## Task to complete
In the listing below, locate the lines bearing the word "context". Copy every one of them.

## Recorded data
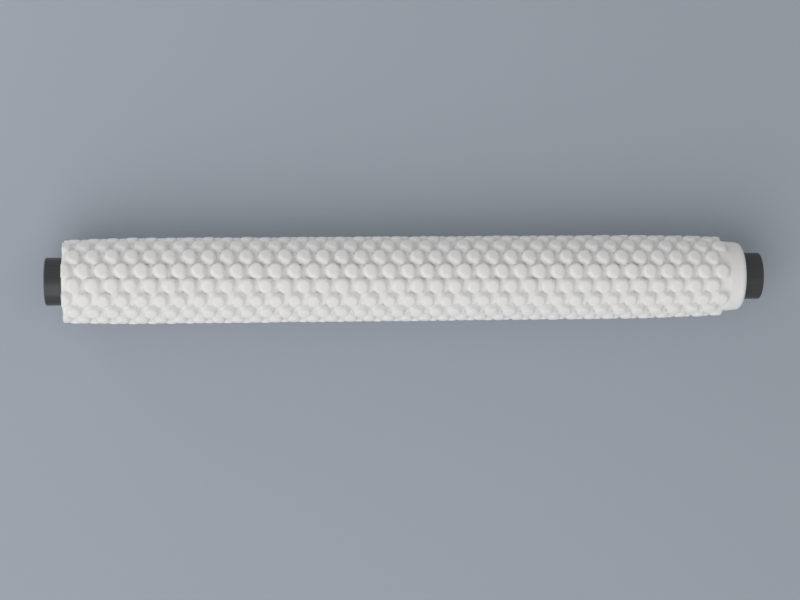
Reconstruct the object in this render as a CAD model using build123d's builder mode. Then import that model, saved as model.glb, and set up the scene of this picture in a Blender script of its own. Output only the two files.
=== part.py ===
"""A sponge roller: a soft sleeve with rows of nodules, pushed over a stiff plastic core tube.

The roller lies along X with the origin on the axis of its bore, half way along. Z is up.
It rests on the small flat spot that its own weight presses into the nodules underneath.
"""

import os
from math import floor, radians, tan

from build123d import *

# Core tube, in millimetres
core_length = 380
core_bore_diameter = 20
core_wall = 2.5
core_edge_chamfer = 0.5

# Sponge sleeve, cut square at its -X end and moulded smooth and round at its +X end
sleeve_length = 360
sleeve_shift = -0.5
sleeve_diameter = 45
smooth_band_length = 10
smooth_band_root_diameter = 37.6
smooth_band_tip_diameter = 36.4
smooth_band_edge_radius = 3
flat_spot_depth = 0.5

# Nodules, in rows along the sleeve, each row half a pitch along from the next one
row_count = 16
nodule_pitch = 9.857
nodule_height = 4.2
nodule_top_length = 6
nodule_top_width = 6.2
nodule_draft = 5
nodule_root_depth = 0.6
first_nodule_inset = 14

# The sponge thins towards both ends
smooth_end_taper_length = 70
smooth_end_taper_depth = 1.9
cut_end_taper_length = 40
cut_end_taper_depth = 1

core_radius = core_bore_diameter / 2 + core_wall
sleeve_radius = sleeve_diameter / 2
valley_radius = sleeve_radius - nodule_height
rest_height = sleeve_radius - flat_spot_depth
cut_end = sleeve_shift - sleeve_length / 2
smooth_end = sleeve_shift + sleeve_length / 2
row_angle = 360 / row_count
nodule_depth = nodule_height + nodule_root_depth
nodule_spread = nodule_depth * tan(radians(nodule_draft))


def nodule_centres(row):
    """Places along X of one row's nodules, from the smooth end to the cut end."""
    first = smooth_end - first_nodule_inset - row % 2 * nodule_pitch / 2
    return [first - nodule_pitch * step for step in range(1 + floor((first - cut_end) / nodule_pitch))]


def thinning(place):
    """How far the sleeve's radius is down at a place along X, growing as a square to each end."""
    to_smooth = max(0, 1 - (smooth_end - place) / smooth_end_taper_length)
    to_cut = max(0, 1 - (place - cut_end) / cut_end_taper_length)
    return smooth_end_taper_depth * to_smooth**2 + cut_end_taper_depth * to_cut**2


os.makedirs("parts", exist_ok=True)

# Core tube
with BuildPart() as core_tube:
    with BuildSketch(Plane.YZ.offset(-core_length / 2)):
        Circle(core_radius)
        Circle(core_bore_diameter / 2, mode=Mode.SUBTRACT)
    extrude(amount=core_length)
    outer_edges = core_tube.faces().filter_by(Axis.X).edges().group_by(SortBy.RADIUS)[-1]
    chamfer(outer_edges, core_edge_chamfer)

# One nodule, with the middle of its top at the origin, running on into the sleeve below
with BuildPart() as nodule:
    with BuildSketch(Plane.XY.offset(-nodule_depth)):
        Rectangle(nodule_top_length + 2 * nodule_spread, nodule_top_width + 2 * nodule_spread)
    extrude(amount=nodule_depth, taper=nodule_draft)

nodule_places = [
    Location((place, 0, 0), (-row_angle * (row + 0.5), 0, 0)) * Pos(Z=sleeve_radius - thinning(place))
    for row in range(row_count)
    for place in nodule_centres(row)
]

# Sponge sleeve: a flat for each row of nodules, then the round smooth band
with BuildPart() as sponge_sleeve:
    with BuildSketch(Plane.YZ.offset(cut_end)):
        RegularPolygon(valley_radius, row_count, major_radius=False, rotation=90)
        Circle(core_radius, mode=Mode.SUBTRACT)
    extrude(amount=sleeve_length - smooth_band_length)
    with BuildSketch(Plane.XY):
        with BuildLine():
            band_start = smooth_end - smooth_band_length
            tip_radius = smooth_band_tip_diameter / 2
            root = (band_start, smooth_band_root_diameter / 2)
            shoulder = (smooth_end - smooth_band_edge_radius, tip_radius)
            nose = (smooth_end, tip_radius - smooth_band_edge_radius)
            Line(root, shoulder)
            RadiusArc(shoulder, nose, smooth_band_edge_radius)
            Polyline(nose, (smooth_end, core_radius), (band_start, core_radius), root)
        make_face()
    revolve(axis=Axis.X)
    with Locations(*nodule_places):
        add(nodule.part)
    with Locations((cut_end, 0, -rest_height)):
        Box(
            sleeve_length,
            2 * sleeve_diameter,
            2 * sleeve_diameter,
            align=(Align.MIN, Align.CENTER, Align.MIN),
            mode=Mode.INTERSECT,
        )

for piece, name in ((core_tube, "core_tube"), (sponge_sleeve, "sponge_sleeve")):
    piece.part.label = name
    export_step(piece.part, f"parts/{name}.step")
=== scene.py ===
import bmesh
import bpy
import numpy as np
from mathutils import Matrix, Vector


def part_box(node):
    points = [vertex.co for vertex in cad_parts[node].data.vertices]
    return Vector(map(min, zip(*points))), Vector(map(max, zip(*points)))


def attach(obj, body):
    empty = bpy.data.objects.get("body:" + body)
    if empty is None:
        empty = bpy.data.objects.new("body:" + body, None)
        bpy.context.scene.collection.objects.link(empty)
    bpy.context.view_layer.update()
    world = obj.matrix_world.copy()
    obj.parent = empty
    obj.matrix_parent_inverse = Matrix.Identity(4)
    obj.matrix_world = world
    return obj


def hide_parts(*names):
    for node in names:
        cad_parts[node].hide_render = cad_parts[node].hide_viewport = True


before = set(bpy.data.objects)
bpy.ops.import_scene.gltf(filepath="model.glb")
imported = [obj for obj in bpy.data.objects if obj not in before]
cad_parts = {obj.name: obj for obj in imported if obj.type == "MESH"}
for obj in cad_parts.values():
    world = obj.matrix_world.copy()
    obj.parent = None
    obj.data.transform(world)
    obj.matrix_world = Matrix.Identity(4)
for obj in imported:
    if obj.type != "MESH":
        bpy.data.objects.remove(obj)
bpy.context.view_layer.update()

MM = 0.001

# The core is a length of stiff grey plastic pipe, sawn square, with its sharp
# outer edges broken. It carries the sleeve and turns on whatever fills its bore.
core_low, core_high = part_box("core_tube")
core_radius = core_high.z


def material_with_shader(name):
    """A new material, its node tree and its principled shader."""
    material = bpy.data.materials.new(name)
    material.use_nodes = True
    tree = material.node_tree
    return material, tree, tree.nodes["Principled BSDF"]


def object_pattern(tree, kind, stretch, **settings):
    """A procedural texture on Object coordinates, stretched by a factor along each axis."""
    coordinates = tree.nodes.new("ShaderNodeTexCoord")
    mapping = tree.nodes.new("ShaderNodeMapping")
    mapping.inputs["Scale"].default_value = stretch
    texture = tree.nodes.new(kind)
    for socket, value in settings.items():
        texture.inputs[socket.replace("_", " ")].default_value = value
    tree.links.new(coordinates.outputs["Object"], mapping.inputs["Vector"])
    tree.links.new(mapping.outputs["Vector"], texture.inputs["Vector"])
    return texture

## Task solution
        bpy.context.scene.collection.objects.link(empty)
    bpy.context.view_layer.update()
bpy.context.view_layer.update()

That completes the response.